What the majority of University professors in western European public education systems do, if they are allowed to:

  1. Adjust the content of the subject to what they consider they have to teach – ie. what they want – seeking protection when confronted in a seemingly absolute “academic freedom” or “freedom to teach”, which they impose over any other consideration.
  2. Not tell clearly what enters in the final exam until the last days, what forces everyone to be informed permanently of what he teaches or not in class everyday, to know what ‘goes’ or ‘doesn’t go’ in the exam, as if we were in the school. Dictate notes, force students to go to their offices and make ‘personal tutorials’, ‘tutory homeworks’, public presentations, etc. which don’t have a fixed value, that can range from absolutly nothing to more than 50% of the final mark.
  3. Put in the final exam something that he or she has explained in class, however stupid and irrelevant it actually is, instead of questions referring to what is important in the subject and appears in the official study plan.
  4. Force students to go to their lessons, the more the worse the subject and the professor are, threatening with sentences like “those who don’t go to practices cannot pass the subject”, or “I have the responsibility to be sure that you learn”, or “for my experience I am quite sure that those who don’t come to my classes know less and don’t usually pass my exam”, etc.
  5. Give “Honours” and “Excellents” to those who go to their classes, make ‘tutorial homeworks’ and practices, etc. instead of those who obtain the best marks in the final exam – and thus know objectively more of the official study plan’s content -, after applying supposed “percentages” of “personal work”, measured how each professor deem appropriate. Let ignorant people (who haven’t passed the minimum required in the final exam) pass because ‘they have worked the subject’ after their criteria, and don’t let people who have passed the exam pass the subject, because “they haven’t passed the work plan, however good their marks in a written exam might be”.

To sum up: all those new super-dooper methods like the one linked above are great, but for a private Education system or for a public one with adult and responsible professors subjected to Law.

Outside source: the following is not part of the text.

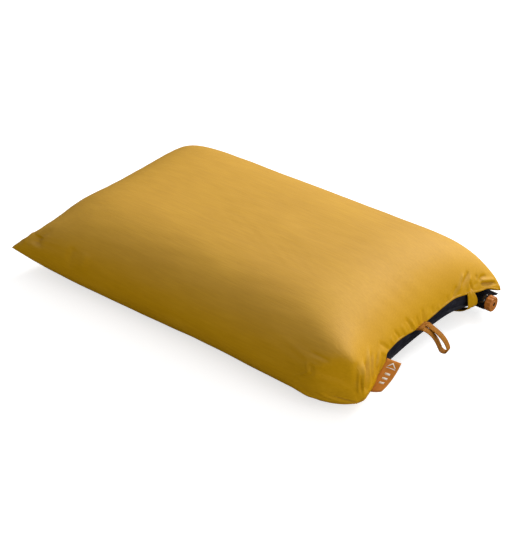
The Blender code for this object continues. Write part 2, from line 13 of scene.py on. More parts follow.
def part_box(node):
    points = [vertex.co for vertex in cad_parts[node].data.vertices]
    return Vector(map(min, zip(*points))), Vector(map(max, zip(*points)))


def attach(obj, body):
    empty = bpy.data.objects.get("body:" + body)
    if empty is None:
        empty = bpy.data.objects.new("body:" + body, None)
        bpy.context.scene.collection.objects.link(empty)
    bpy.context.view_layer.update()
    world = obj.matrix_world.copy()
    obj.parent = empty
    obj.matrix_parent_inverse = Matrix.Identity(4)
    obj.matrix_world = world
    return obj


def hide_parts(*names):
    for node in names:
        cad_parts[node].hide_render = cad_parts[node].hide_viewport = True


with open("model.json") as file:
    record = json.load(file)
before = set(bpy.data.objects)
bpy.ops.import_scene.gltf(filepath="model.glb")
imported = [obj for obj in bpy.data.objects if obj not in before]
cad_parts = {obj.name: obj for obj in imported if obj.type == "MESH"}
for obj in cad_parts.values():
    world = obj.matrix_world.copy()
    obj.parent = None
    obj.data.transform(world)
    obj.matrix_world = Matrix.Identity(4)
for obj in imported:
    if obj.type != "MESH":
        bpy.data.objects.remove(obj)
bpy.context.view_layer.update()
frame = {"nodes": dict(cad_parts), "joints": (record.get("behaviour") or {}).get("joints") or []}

While our professors think they are owners and lords of their classrooms, that they are some kind of judges of who-cares-what responsibility at the head of the society, that they are there to classify people into “good” or “bad” ‘homeworkers’, in hard-working or lazy according to their personal opinion, etc., instead of accepting what they really are, mere providers of knowledge, paid by us students to give us their knowledge and to evaluate us objectively, all that is done and improved in the teaching aspect doesn’t have any value at all.

Or even worse: those methods might serve for our public professors to believe they are doing it right, or even better than right, as their attention will be on achieving some of those ‘maxima’, instead of passing everyday the necessary ‘minima’.